Jan Ellsberger, ETSI’s new director-general, doubts 6G will mark a radical break with 5G but downplays talk the global standard is in danger of splitting.

First-borns are supposedly insecure screw-ups, victims of the parental blundering that Philip Larkin wrote about in one of his most famous poems. With the subsequent offspring, the mistakes are said to be fewer and the product more stable. This is almost how parts of the telecom industry have come to think about the various generations of mobile technology birthed by the world’s standards bodies. Odd generations are the experimental screw-ups. Even generations work.

It seems to hold true. The barely remembered 1G was essentially a practice run for the voice-based 2G, perhaps the most successful of all the Gs so far. Then came the multi-billion-dollar wastrel of 3G, the first attempt to transfer the Internet experience to mobile gadgets. Telcos nearly bankrupted themselves on spectrum licenses, gadgets were unusable and networks disappointed until 4G provided a fix. 5G is the lost generation, wandering and purposeless.

If the pattern were to last, it would augur promisingly for 6G. Just as 2G took mobile voice into the mass market, and 4G cleaned up after 3G’s data communications mess, so 6G could learn from 5G’s mistakes and succeed where that has failed. Right? The trouble is that no one can really say (at least, not succinctly) what 5G was designed to achieve, other than being a supercharged version of 4G. This differentiates it from 1G, the original mobile voice standard, and 3G, the first real mobile data effort.

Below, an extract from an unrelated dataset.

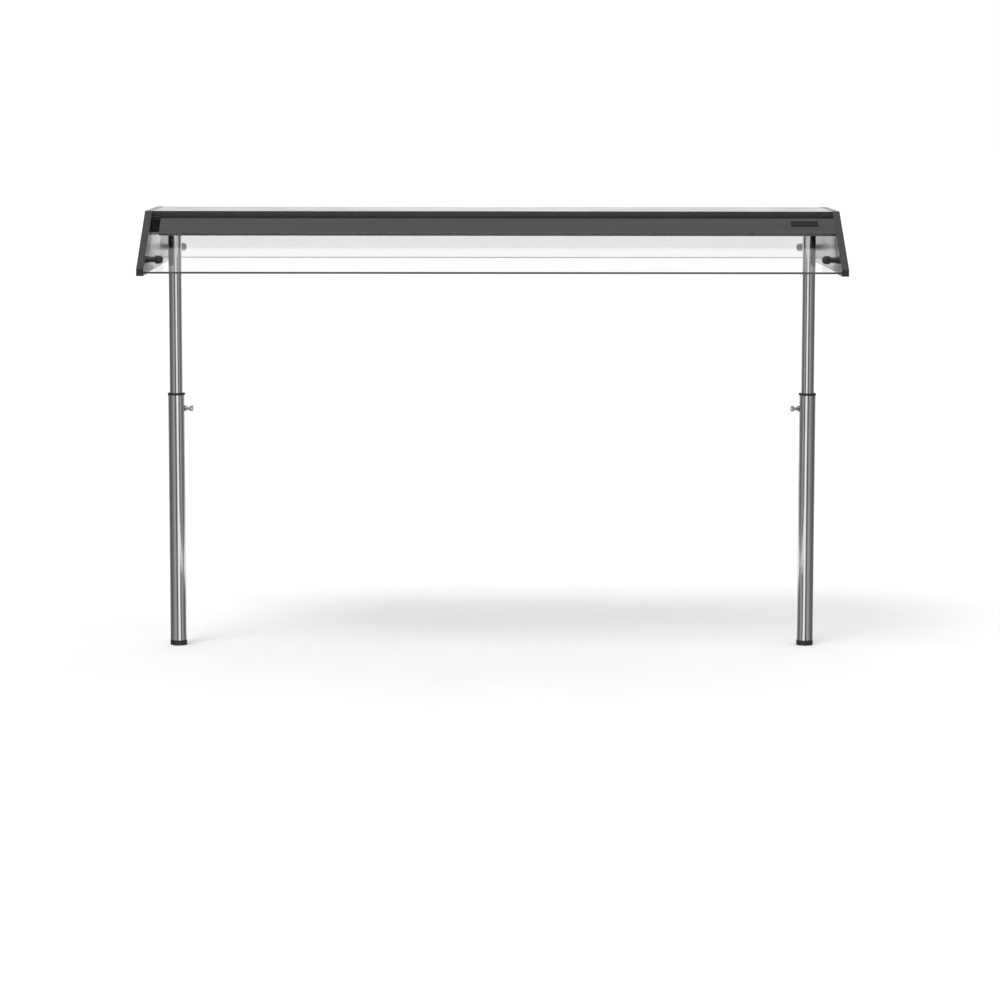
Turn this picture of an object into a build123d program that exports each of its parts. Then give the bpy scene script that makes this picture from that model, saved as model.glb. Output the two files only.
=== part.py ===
"""Sneeze guard for a buffet counter: a wood-laminate hood with two sloping glass panes and a lamp,
carried by two steel posts that slide in sleeves standing through the counter.

Frame: origin midway between the sleeves' feet, on the plane they stand on. +X along the width,
+Y to the rear, +Z up. Units are mm. The hood is the same front and rear, so most pieces of the
rear half are the front ones mirrored in the plane Y = 0.
"""
from build123d import *
from math import atan2, cos, degrees, pi, sin
import os

# ---- hood ------------------------------------------------------------------------------------
HOOD_WIDTH = 1540.0
HOOD_TOP = 996.0
TOP_HALF_DEPTH = 145.0
BOTTOM_HALF_DEPTH = 362.0
SLOPE_FOOT = 878.0
HOOD_BOTTOM = 863.0
PANEL_THICK = 16.0
BAND_THICK = 1.0
EDGE_ROUND = 0.8
TOP_THICK = 11.5
TOP_RECESS = 1.5
INNER_X = HOOD_WIDTH / 2 - PANEL_THICK

# ---- slope: s runs down it from the top edge, h runs into the hood, square to it --------------
RUN = BOTTOM_HALF_DEPTH - TOP_HALF_DEPTH
DROP = HOOD_TOP - SLOPE_FOOT
SLOPE = atan2(DROP, RUN)
FASCIA_S = (31.0, 93.0)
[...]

Evidence of a 5G identity crisis can be found in the UK Competition and Markets Authority’s ruminations on a proposed merger between Vodafone and Three. According to third-party feedback on aspects of the deal, 5G “standalone,” the version with the boost of a new core network, “remains a nascent technology that has yet to develop widespread use cases,” it said in a detailed paper. Consumers might not be able to tell the difference between that and 4G, wrote the CMA.

Build it and they will come

Yet starting with a use case for 6G and working backwards through the technology specifics would be wrong, says Jan Ellsberger, appointed director-general of the European Telecommunications Standards Institute (ETSI) earlier this year. Now just several months into the top job at ETSI, which feeds regional 6G submissions into the 3GPP umbrella group, Ellsberger reckons history is a useful guide in this area.

“With 3G, we actually had the experience of how wrong it is to try to pinpoint a silver-bullet application that drives the technology development,” he told Light Reading. “3G was, in the early days, designed to provide video telephony. That was the first 3G release. But video telephony was a failure in the market, and it was Internet connectivity instead that was the key application. The industry learned that we should not try to identify use cases that drive the technology development. It is rather the other way around.”